17 years in the (re)making
The Good Life|January 2020
Boat refurbishing project went off course, but finally makes it to the dock
By len Pugsley

In 1992, my wife Lise and I purchased a 1931 wooden boat that had a ton of history — including during WWII — and thought I would refurbish it in my backyard shop in East Wenatchee and then relaunch it in all of its floating glory.

I envisioned us motoring around Puget Sound on our restored 34-foot classic but rugged showpiece of the past.

And then life intervened in the form of a bad traffic accident, a lost job and years of rebuilding a career.

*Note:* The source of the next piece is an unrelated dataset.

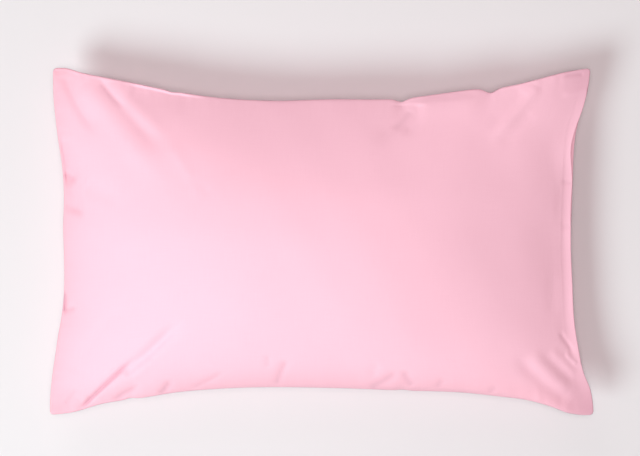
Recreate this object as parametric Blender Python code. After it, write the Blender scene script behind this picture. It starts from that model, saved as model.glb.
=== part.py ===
"""A filled pillowcase of the housewife kind, lying on its back.

The front cloth, closed round its filling, is one crowned solid. The back cloth is a thin sheet
that follows the underside from seam to seam and rests on the floor. The closed end is at -X and
the mouth at +X, where the front's folded edge lies flat on the back's hem.

A place on the cloth is (s, t): s runs from the closed end (0) to the mouth (1), and t from the
near long side at -Y (0) to the far one at +Y (1). Sizes and tables are in millimetres, and the
meshes are in metres, with the origin on the floor under the middle of the case.
"""

from collections import namedtuple

import bmesh
import bpy
import numpy as np

MM = 0.001

# Driving sizes
NEAR_LENGTH = 741.6  # corner tip to corner tip along the near long side
FAR_LENGTH = 733.6  # the same along the far long side
WIDTH = 473.3  # corner tip to corner tip along an end
TIP_RADIUS = 6.0  # rounding of each corner tip, seen from above
CLOTH = 1.5  # thickness of a layer
GAP = 0.3  # between the front's underside and the back
LIP = 16.0  # flat band along the mouth, outside the filling
NEAR_SEAM = 70.0  # seam above the floor, halfway along the near long side
FAR_SEAM = 76.0  # halfway along the far long side
CLOSED_SEAM = 60.0  # halfway along the closed end
MOUTH_SEAM = 55.0  # halfway along the mouth
TIP_HEIGHT = 58.0  # corner tip above the floor
SEAM_LEVEL = 3  # how far along a side the seam keeps its height: more is further
FRONT_RISE = 77.0  # crown of the front above the seam
BACK_DROP = 100.0  # how far the filling would push the back below the seam with no floor there
FLOOR_EASE = 20.0  # how softly the back bends up where it leaves the floor
RIM = 5.0  # along the seam the layers lie level over this width

# How full each face is: a higher power is flatter in the middle, and lower powers at the first
# and the last side make it steeper there
Fullness = namedtuple("Fullness", "power first last")
FRONT_ALONG = Fullness(2.30, 1.15, 1.05)
FRONT_ACROSS = Fullness(2.00, 0.70, 1.0)
BACK_ALONG = Fullness(4.2, 0.85, 0.85)
BACK_ACROSS = Fullness(2.6, 0.75, 0.75)
END_SHIFT = 0.10  # how far the filling sits towards the closed end, as a share of half the length
SIDE_SHIFT = 0.10  # and towards the near long side, as a share of half the width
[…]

But finally this past summer, we reached our goal and relaunched the Lisette.

Here’s our story, a piece at a time:

  • My wife Lise and I purchased the boat in 1992.

  • The boat was designed by Elmo DeMartini in 1929 as a senior class project in marine architecture class while attending the Annapolis Naval Academy.

  • DeMartini’s father was an architect and builder of many of the beautiful classic homes built in San Francisco following the earthquake and massive fire in 1906.

He also sponsored the LaBrussi yard, premiere builders of the Monterey fishing trawlers made famous along the California coast.


  • When the elder DeMartini saw the boat’s design, he decided they should make a few but with the Great Depression happening the market for pleasure craft was limited so they only built four of that design in 1931 with the Monterey commercial fishing trawlers remaining their biggest product.

  • The four DeMartini boats were built to heavy commercial standards with 1-inch thick Port Orford Cedar on steam bent oak frames on 9-and-one-half inch centers fastened with hot-dipped galvanized nails.

  • This boat was the DeMartini family boat in San Francisco when the Japanese attacked Pearl Harbor on Dec. 7, 1941.

  • With the United States immediately declaring war, it began building the world’s most powerful navy.

Part of any Navy involves smaller craft to transport personnel back and forth between larger ships and the docks with the ship captains and officers needing their own boats.